A Mississippi Slave Narrative Summary — Gus Clark
Gus Clark was interviewed in Howison, Miss. which is about 25 miles northwest of Biloxi and not far from where I live. He was born in Richmond and was 84 years old when interviewed which means he was 12 when “Dey had done surrendered den, an’ my old marster doan have no mo’ power over us.”
The timeline of the narrative is a little confusing which is not unusual. First, he says “My mammy’s name was Judy, an’ my pappy was Bob. Clark was de Boss’s name. I doan ‘member my mammy, but pappy was workin’ on de railroad afte’ freedom an’ got killed.” I think he means he is not sure how his mother died because he goes on to talk about his father and himself.
“A man come to Richmond an’ carried me an’ pappy an a lot of us ter Loos’anna ter work in de sugar cane. I was little but he said I could be a water boy. It sho’ was a rough place.”
His father must have died in Louisiana. He describes slavery times with a mixture of horror and claiming slavery was not too bad. Some of what he said about slavery was what his father told him. For example, on Saturday they had free time and some people made money. “Boss paid ’em a dollar a cord. Dey save dat money, fer dey doan have to pay it out fer nothin’. Big Boss didn’ fail to feed us good an’ give us our work clo’es.” Gus said some bought their own freedom with the money they saved.

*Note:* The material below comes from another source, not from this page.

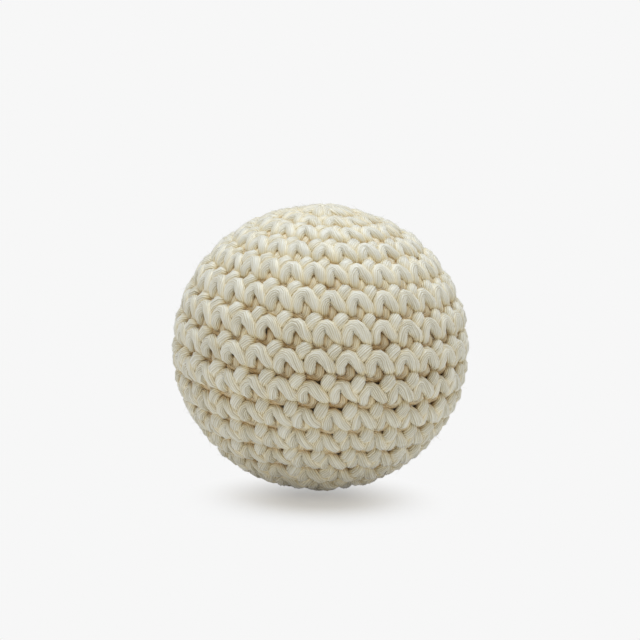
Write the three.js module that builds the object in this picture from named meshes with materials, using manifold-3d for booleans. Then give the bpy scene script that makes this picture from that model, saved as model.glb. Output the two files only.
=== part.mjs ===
// Crocheted ball. Cotton yarn is worked in single crochet in one unbroken spiral, from a magic ring
// at the top down to six stitches, over a filling of loose fibre. The last six front loops are drawn
// together underneath by the yarn's end.
//
// Millimetres, +Z up along the ball's axis. The origin is the middle of the flattened underside.
//
// Every point of the crochet is given by three numbers: the angle walked along the spiral, the angle
// down from the top pole, and the depth below the ball's outer surface. One turn of the spiral is a
// round, and each round is its own solid strip of stitches that lies against the turns above and
// below it and against the filling.

import * as THREE from "three";
import { mergeVertices } from "three/addons/utils/BufferGeometryUtils.js";
import Module from "manifold-3d";

// Outer size of the ball, as it stands on its flattened underside.
const ballDiameter = 51;
const ballHeight = 49.2;
const restFlatDepth = 0.5;

// Stitch counts: six more in each widening round, then even rounds, then six fewer in each.
const stitchesInRing = 6;
const wideningRounds = 5;
const evenRounds = 6;

// Yarn and fabric.
const yarnDiameter = 2.2;
const crestWidth = 1.7;
const fabricThickness = 3.8;
const furrowDepth = 1.3;
const legHoleDepth = 0.7;
const footDepth = 0.55;
const clearance = 0.3;

// How far the stitches of each turn stand back from those of the turn above, in stitches.
const stitchLean = 0.22;

// The turns of the upper half are drawn up towards the pole: by how many turns where it is most,
// at which turn that is, and how far it spreads.
const drawnUp = 0.26;
const drawnUpTurn = 4.8;
const drawnUpSpread = 2.8;

// Where the spiral starts, counted from +X. The jog between the turns lies at the back.
const spiralStart = THREE.MathUtils.degToRad(97);

// Start and end of the yarn.
const ringBore = 1.8;
const gatheredLoopLength = 4.3;
const gatheredLoopThickness = 2.4;
const startTailLength = 14;
const closingTailLength = 24;
const tailOffset = 2.5;

// Mesh steps.
const ringSteps = 16;
const yarnSides = 8;
const tailSteps = 12;
const fillingSegments = 36;
const fillingRings = 14;
const stationsPerLoop = 4;

// The ball is a spheroid, a little flatter than a sphere. Its underside is cut flat.
const radius = ballDiameter / 2;
const halfHeight = (ballHeight + restFlatDepth) / 2;
const centreHeight = halfHeight - restFlatDepth;

// A point at an angle round the axis, an angle down from the top pole and a depth under the skin.
function ballPoint(around, down, depth) {
  const skin = new THREE.Vector3(
    radius * Math.sin(down) * Math.cos(around),
    radius * Math.sin(down) * Math.sin(around),
    halfHeight * Math.cos(down)
  );
  const outward = new THREE.Vector3(
    skin.x / radius ** 2,
    skin.y / radius ** 2,
    skin.z / halfHeight ** 2
  ).normalize();
  skin.addScaledVector(outward, -depth);
  skin.z += centreHeight;
  return skin;
}

// The number of stitches in each round, from the magic ring down.
function stitchCounts() {
  const counts = [];
  for (let round = 1; round <= wideningRounds; round += 1) {
    counts.push(stitchesInRing * round);
  }
  for (let round = 0; round < evenRounds; round += 1) {
    counts.push(stitchesInRing * wideningRounds);
  }
  for (let round = wideningRounds - 1; round >= 1; round -= 1) {
    counts.push(stitchesInRing * round);
  }
  return counts;
}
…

He also described men being “whupped ’til de blood come, ’til dey back split all to pieces.”
At the east trailhead of the Tuxachanie Trail in southern Mississippi there is a partially excavated turpentine manufacturing site. “I’se lived here forty-five years, an’ chipped turpentine mos’ all my life since I was free.” The east end of the Tuxachanie Trail is Howison, Mississippi. I didn’t know it then, but I was where Mr. Clark lived, worked, and presumably died. I am going back.